MHR: Deborah, we're going to miss you. Aside from us, of course, what will you miss most about Public Agenda?
DW: Honestly, I can't really separate the "us" from Public Agenda. I will so miss the conversations around the water cooler. This is a rare environment in which it seems 4,000 ideas per minute are swirling around. And while I don't think I will want for intellectual stimulation in retirement, I do think that there is a kind of a wonderful vitality here that I have taken for granted over the years. And I'm not sure that my husband is going to be willing to pinch-hit for all of the staff at Public Agenda.
MHR: It seems like it has been a pretty smooth transition. Ruth, any surprises positive or negative so far?
RW: I just can't overstate how much I've been welcomed from all the people at Public Agenda. I have also been heartened by the fact that many of the people who know me the best - friends and colleagues I've know over the years - who, when I told them I was to become President of Public Agenda, they said, "OH! Ruth, that's so perfect for you!" I think it's a perfect melding of my professional interests and experiences and my personal values. There is just a volcano of excitement and energy burning inside me!

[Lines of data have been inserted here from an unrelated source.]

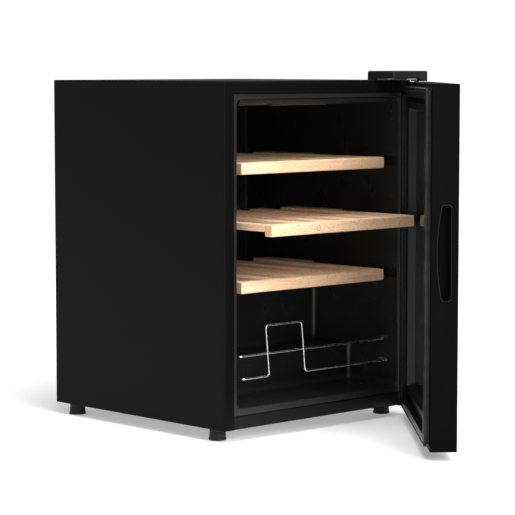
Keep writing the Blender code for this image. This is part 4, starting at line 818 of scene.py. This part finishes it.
def studio_floor():
    """Pale floor whose own glow grows with the distance, so that it fades into the backdrop."""
    floor_finish = Finish("studio_floor", Roughness=0.8, Specular_IOR_Level=0.0, Emission_Strength=1.0)
    mottle = floor_finish.noise(3, 3.0)
    white = floor_finish.blend(mottle, (0.9, 0.9, 0.9), (0.94, 0.94, 0.94))
    reach = floor_finish.node("ShaderNodeVectorMath", {"operation": "LENGTH"}, [floor_finish.place], 1)
    glow = floor_finish.blend(reach.spread(0.3, 2.5), (0.26, 0.26, 0.26), (0.72, 0.72, 0.72))
    floor_finish.feed(Base_Color=white, Emission_Color=glow)
    bm = bmesh.new()
    bmesh.ops.create_grid(bm, x_segments=2, y_segments=2, size=90.0)
    mesh = bpy.data.meshes.new("studio_floor")
    bm.to_mesh(mesh)
    bm.free()
    mesh.materials.append(floor_finish.material)
    floor = add_object("studio_floor", mesh)


def studio_world():
    """White backdrop that lights the object less than it shows."""
    world = bpy.data.worlds.new("studio")
    world.use_nodes = True
    tree = world.node_tree
    sky = tree.nodes["Background"]
    sky.inputs["Color"].default_value = (1.0, 1.0, 1.0, 1.0)
    seen = tree.nodes.new("ShaderNodeLightPath")
    strength = tree.nodes.new("ShaderNodeMapRange")
    strength.inputs["To Min"].default_value = 0.38
    strength.inputs["To Max"].default_value = 1.1
    tree.links.new(seen.outputs["Is Camera Ray"], strength.inputs["Value"])
    tree.links.new(strength.outputs["Result"], sky.inputs["Strength"])
    bpy.context.scene.world = world


def stage():
    studio_floor()
    studio_world()
    soft_light("top_softbox", (-0.2, -0.9, 2.6), (0, 0.0, 0.3), (2.6, 2.2), 95)
    soft_light("front_softbox", (-0.5, -3.0, 1.5), (0, 0, 0.35), (2.2, 1.6), 95)
    bpy.context.scene.view_settings.view_transform = "Standard"


CAMERA_AT = Vector((-2.6543, -2.6181, 0.639))
CAMERA_DOWN = math.radians(5.147)
CAMERA_TURN = math.radians(43.689)


def camera():
    data = bpy.data.cameras.new("studio_camera")
    data.sensor_width = 36.0
    data.lens = 149.44
    data.clip_end = 200.0
    shot = add_object("studio_camera", data)
    shot.location = SHIFT @ CAMERA_AT
    shot.rotation_euler = (math.pi / 2 - CAMERA_DOWN, 0, -CAMERA_TURN)
    bpy.context.scene.camera = shot


cabinet_wrap()
front_sill()
inner_liner()
door_frame()
door_gasket()
door_panes()
door_trim()
grip_cup()
hinge_cover()
guard_wires()
shelves()
shelf_plug()
feet()
rear_screws()
kept_shapes()
dress_nodes()
stage()
camera()
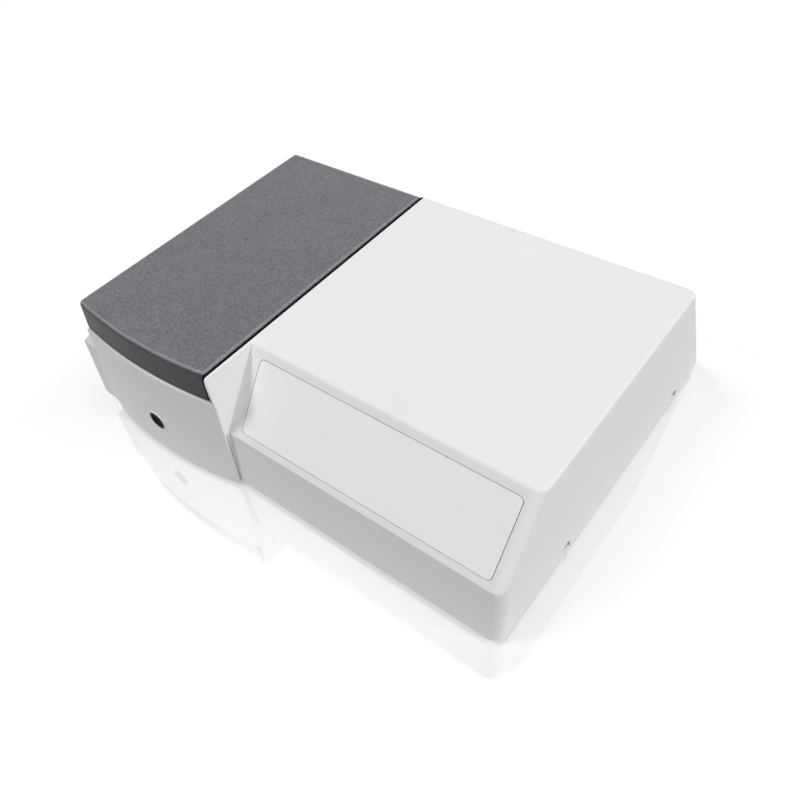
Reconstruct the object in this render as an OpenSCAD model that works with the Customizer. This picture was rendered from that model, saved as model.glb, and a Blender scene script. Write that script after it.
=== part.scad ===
// Benchtop colorimeter with a lidded sample compartment.
// Origin under the middle of the case, +Z up, the front faces -Y, millimetres.

/* [Case] */
// Width of the lid and of the curved wall below it
lid_w = 161; // [150:1:190]
// Width of the right section at its foot, cheek and gap included
main_w = 262; // [256:1:300]
// Width of the side bulge left of the lid
bulge_w = 18; // [12:1:24]
// Height of the moulded shell
shell_h = 127; // [124:1:150]
// Height of the front wall below the slanted panel
front_h = 62; // [54:1:74]
// Depth of the slanted panel, seen from above
slant_d = 46; // [36:1:56]
// Depth from the front fold to the rear top edge
top_d = 280; // [276:1:320]
// Run of the leaning rear wall from its top to its foot
rear_run = 68; // [60:1:80]
// Height of the chamfer at the foot of the rear wall
rear_foot_h = 6; // [4:0.5:8]
// How far the curved wall stands in front of the right section
bow = 12.6; // [8:0.2:16]
// Radius of the curved front wall at its foot
front_r = 360; // [320:5:500]
// Radius of the curved front wall at its rim
rim_r = 464; // [360:4:600]
// Sideways shift of the middle of the curve at the rim
rim_shift = 4.5; // [0:0.5:8]
// How far the middle of the rim stands behind the foot
rim_back = 3.6; // [1:0.1:5]
// How far the cheek stands in front of the end of the rim
cheek_proud = 1.2; // [0:0.1:2]
// Wall thickness of the moulding
wall = 3; // [2.6:0.1:4]
// Outward draft of the right wall at its foot
side_draft = 3.2; // [1:0.1:5]
// Radius of the vertical front corner on the right
corner_r = 10; // [6:1:16]
// Radius of the rear corner on the right
rear_corner_r = 9; // [6:1:14]

/* [Side bulge] */
// Height of the undercut below the bulge
under_h = 9.4; // [8:0.2:12]
// Depth of the undercut to the right of the lid edge
under_in = 6; // [4:0.5:10]
// Height of the low edge of the sloped shoulder above the shell foot
shoulder_h = 76; // [66:1:84]
// Setback of the small facet over the shoulder height
facet_run = 9; // [4:0.5:14]

/* [Lid] */
// Height of the lid with its skirt
lid_h = 29.5; // [22:0.5:34]
// Radius of the front corners of the lid
lid_corner_r = 4; // [3:0.5:10]
// Radius of the top edge of the lid
lid_edge = 4; // [3:0.5:5]
// Setback of the lid front behind the wall below
lid_set = 0.6; // [0.5:0.1:2]
// Gap between the lid and the cheek
seam_gap = 1.4; // [1:0.1:2]
// Gap between the lid skirt and the rim below
lid_gap = 0.8; // [0.5:0.1:1.5]
// Wall thickness of the lid
lid_wall = 2.8; // [2.4:0.1:3.5]

/* [Label panel] */
// Margin from the cheek to the label panel
label_left = 13; // [8:0.5:30]
// Margin from the right wall to the label panel
label_right = 13; // [12:0.5:30]
// Share of the slant below the label panel
label_low = 0.085; // [0.06:0.005:0.2]
// Share of the slant at the upper edge of the label panel
label_high = 0.88; // [0.7:0.005:0.92]
// Corner radius of the label panel
label_r = 4; // [2:0.5:8]
// Thickness of the label panel
label_t = 0.8; // [0.5:0.1:1.2]
// Groove left round the label panel
label_groove = 0.7; // [0.4:0.1:1.2]

/* [Sample compartment] */
// Inner width of the sample well
well_w = 112; // [90:1:116]
// Inner depth of the sample well, front to back
well_d = 145; // [120:1:160]
// Wall thickness of the sample well
well_t = 2.5; // [2:0.1:3]
// Height of the well floor above the shell foot
well_floor = 26; // [22:1:30]
// Light path of the glass cell
cell_path = 50; // [20:1:60]
// Width of the glass cell across the beam
cell_w = 24; // [16:1:30]
// Height of the glass cell
cell_h = 50; // [40:1:52]
// Glass thickness of the cell
cell_t = 1.8; // [1.2:0.1:2.5]
// Radius of the openings for the light beam
port_r = 9; // [6:0.5:10]

/* [Start button] */
// Radius of the hole in the curved wall
button_hole_r = 7.6; // [6:0.1:9]
// Height of the button above the shell foot
button_h = 36.5; // [30:0.5:44]
// Travel of the button
button_travel = 1.6; // [1:0.1:2.5]

/* [Feet and screws] */
// Height of the feet below the shell
foot_h = 5; // [3:0.5:10]
// Radius of the feet
foot_r = 8; // [6:0.5:10]
// Radius of the heads of the side screws
head_r = 4; // [3.5:0.1:4.4]
// Radius of the shanks of the side screws
screw_r = 2; // [1.5:0.1:2.4]
// Height of the side screws above the shell foot
screw_h = 5; // [4.6:0.1:5.4]
// Distance of the front side screw from the front fold
screw_front = 96; // [80:1:130]
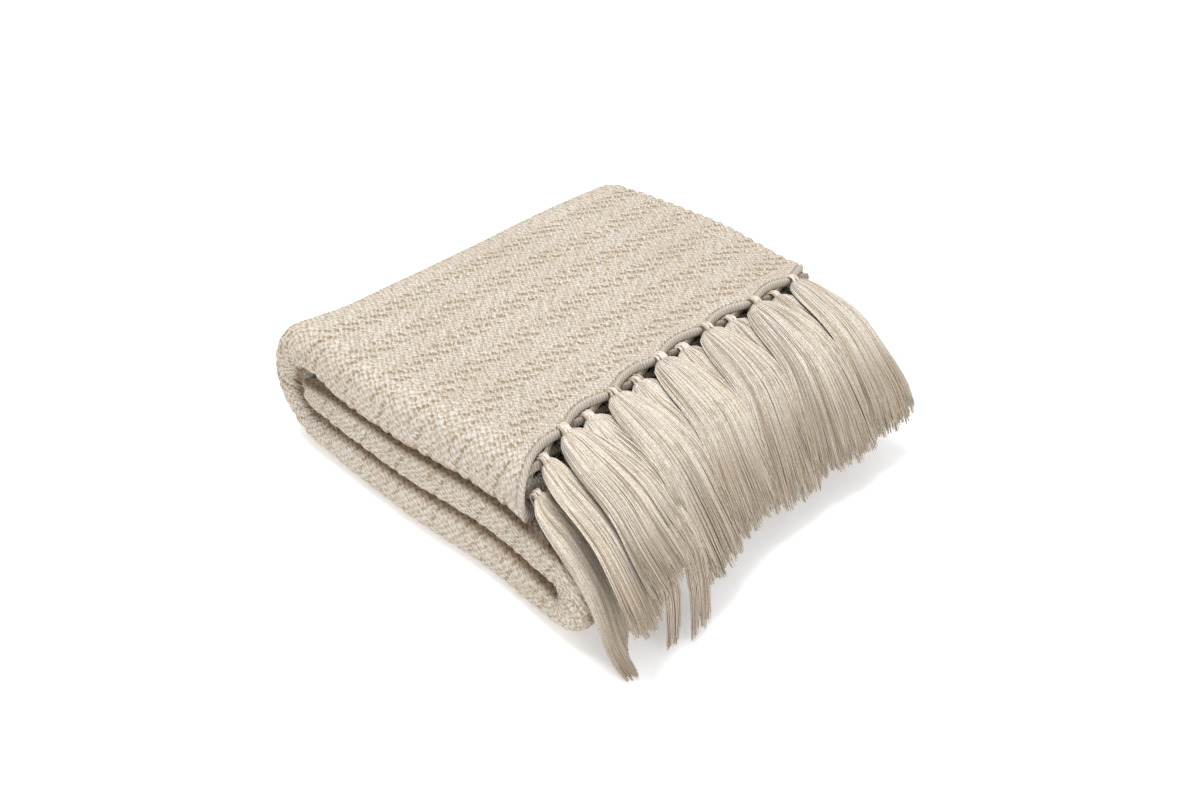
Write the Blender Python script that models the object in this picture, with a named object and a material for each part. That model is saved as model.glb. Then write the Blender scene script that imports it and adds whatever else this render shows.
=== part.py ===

MHR: Well, you both have been great to take the time to do this. Please tell The Public Agenda readers, from your individual perspectives, the one thing they should know about Public Agenda's future.
RW: What I would say is that Public Agenda has never been needed more than right now.
DW: I completely agree. And I would add that we are grateful to our supporters and contributors as we continue to advance the mission that has always been at the core of Public Agenda's work.